▶ [Task details] Return verbatim everything from the first line through the line that contains "import numpy as np", and stop there.

▶ [Supplied material]
┏━━

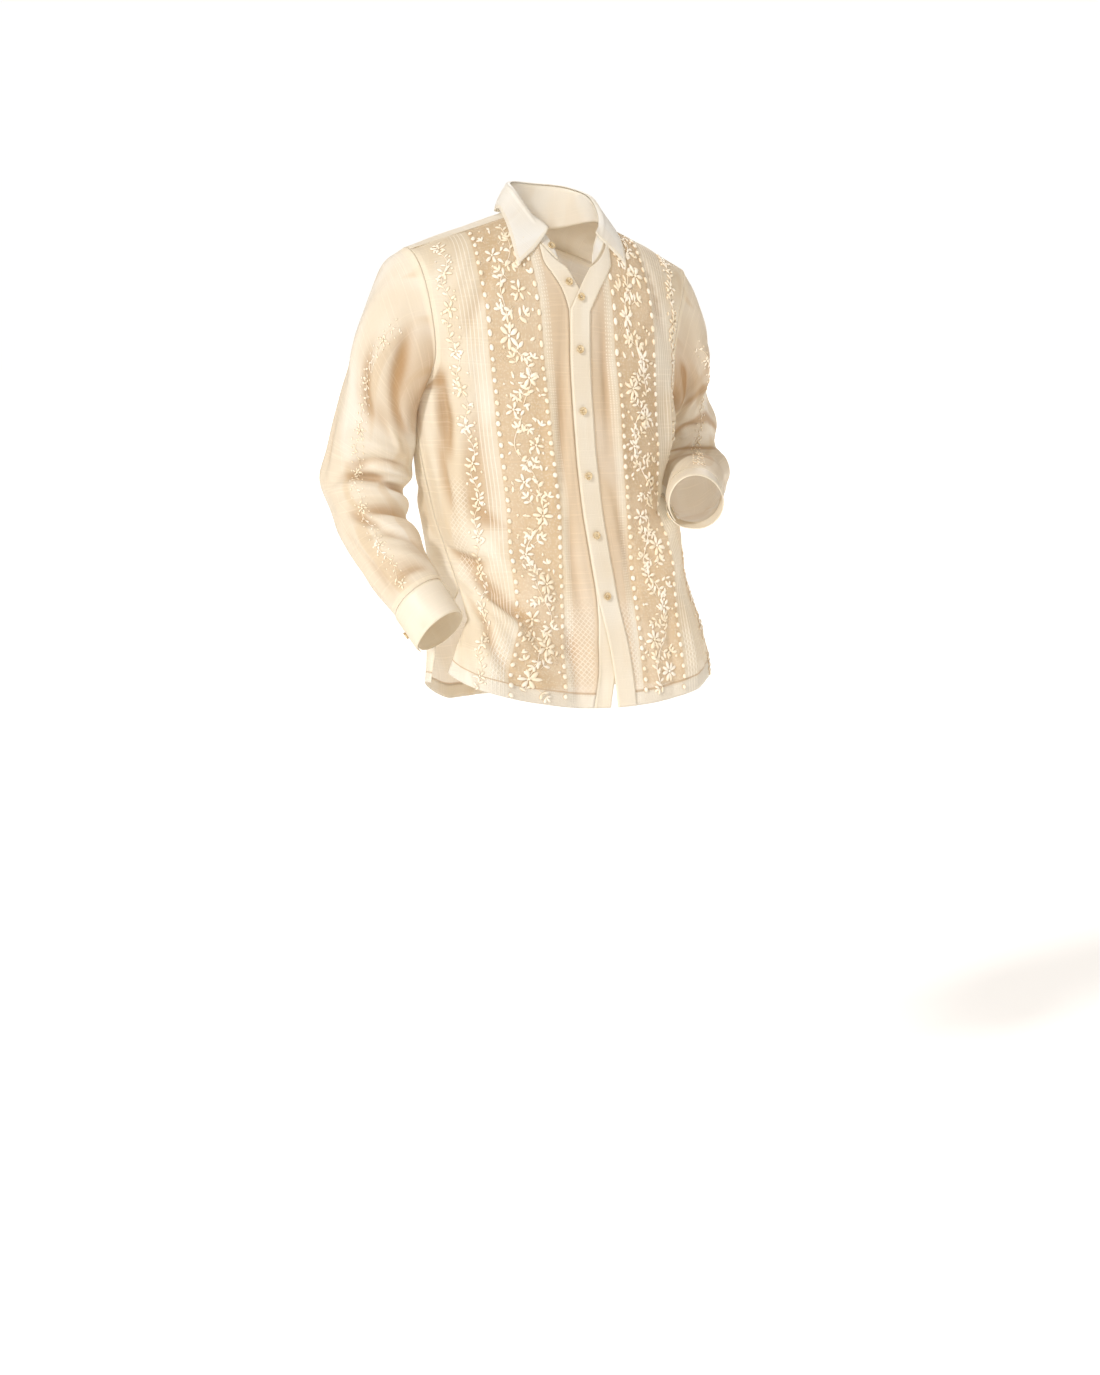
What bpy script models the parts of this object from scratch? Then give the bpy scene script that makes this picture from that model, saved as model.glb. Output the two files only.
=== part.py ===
"""Barong tagalog: a sheer, long-sleeved embroidered shirt, as it hangs when it is worn with the
right hand in a pocket and the left forearm raised.  Metres, +Z up, the front facing -Y.
The origin is the middle of the neck opening, level with the top of the shoulders.
Every cloth piece is one ply of its own: a grid of points on the worn form, given its wall by a
Solidify modifier that grows inwards."""

import math

import bpy
import numpy as np

# ---------------------------------------------------------------- driving sizes
WALL = 0.0013            # one ply of cloth
BAND_WALL = 0.0016       # interfaced pieces: collar, stand, cuffs and button bands
SEAM = 0.0006            # air between two pieces that are sewn edge to edge
LAY = 0.0004             # air between two plies that lie on each other
CHEST = -0.190           # level where the shirt starts to round over to the shoulder
ARMPIT = -0.250          # bottom of the armholes
RISE = 0.200             # cloth length from the chest level up to the shoulder ridge
RIDGE = CHEST + RISE     # the cloth height of the shoulder ridge
NECK_HALF = 0.074        # half width of the neck hole
NECK_FRONT = CHEST + 0.075   # cloth height of the neck hole at the centre front
NECK_BACK = CHEST + 0.124    # and at the centre back
SHOULDER_DROP = 0.40     # fall of the shoulder ridge for each metre outwards
CHEST_HALF = 0.209       # half width of the form at the chest
RIDGE_HALF = 0.242       # and along the shoulder ridge, where the armholes cut it short
ARMHOLE_CHEST = 0.192    # half distance between the armholes at the chest
ARMHOLE_TIP = 0.222      # half distance between the shoulder tips
SQUARENESS = 2.25        # 2 is an ellipse, more is squarer
HEM_FRONT = -0.686       # hem at the centre front
HEM_BACK = -0.694        # hem at the centre back
SIDE_RISE_FRONT = 0.044  # how much higher the front hem is at the side
SIDE_RISE_BACK = 0.012
HEM_CURVE_TOP = 0.470    # above this depth the rows are level
HEM_TURN = 0.020         # depth of the turned hem
BAND = 0.027             # width of the button bands
OVERLAP = 0.004          # how far the over band lies on the left front
YOKE_FRONT = RIDGE - 0.026   # cloth height of the yoke's front seam
YOKE_BACK = RIDGE - 0.092    # and of its back seam
ROLL = 0.071             # the left shoulder sits this much lower for each metre outwards
BUTTON = 0.0105          # diameter of a button
BUTTON_THICK = 0.0026
CUFF_LENGTH = 0.058
CUFF_START = {-1: 0.47, 1: 0.88}   # where round the wrist each cuff's under end sits, in turns
CUFF_LAP = 0.07          # how far past one whole turn a cuff goes

CLOTH = ("pina_cloth", (0.86, 0.76, 0.58), 0.75)
BANDS = ("band_cloth", (0.90, 0.84, 0.70), 0.70)
PEARL = ("button_shell", (0.70, 0.58, 0.38), 0.35)

# Horizontal sections of the body of the shirt, from the hem to the chest.
TORSO = {
    "level": (-0.720, -0.660, -0.590, -0.500, -0.430, -0.350, -0.270, -0.190),
    "half_width": (0.207, 0.203, 0.194, 0.187, 0.189, 0.197, 0.204, CHEST_HALF),
    "front": (0.132, 0.129, 0.124, 0.118, 0.116, 0.118, 0.119, 0.115),
    "back": (0.128, 0.125, 0.120, 0.108, 0.101, 0.106, 0.111, 0.112),
}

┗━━

▶ [Exercise result]
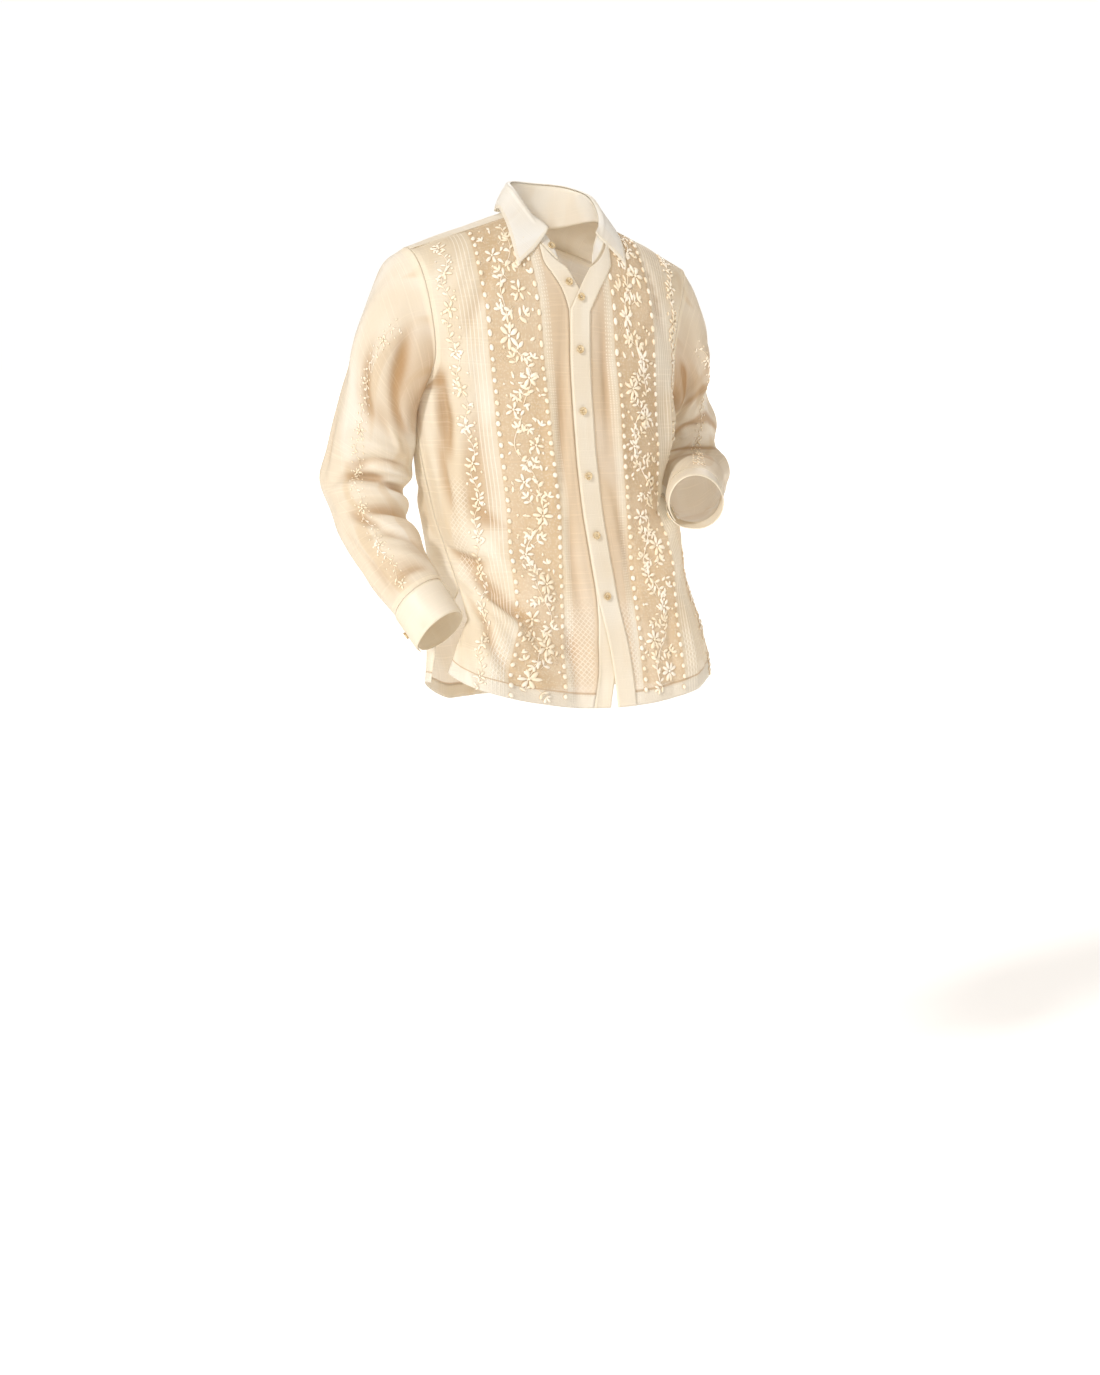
What bpy script models the parts of this object from scratch? Then give the bpy scene script that makes this picture from that model, saved as model.glb. Output the two files only.
=== part.py ===
"""Barong tagalog: a sheer, long-sleeved embroidered shirt, as it hangs when it is worn with the
right hand in a pocket and the left forearm raised.  Metres, +Z up, the front facing -Y.
The origin is the middle of the neck opening, level with the top of the shoulders.
Every cloth piece is one ply of its own: a grid of points on the worn form, given its wall by a
Solidify modifier that grows inwards."""

import math

import bpy
import numpy as np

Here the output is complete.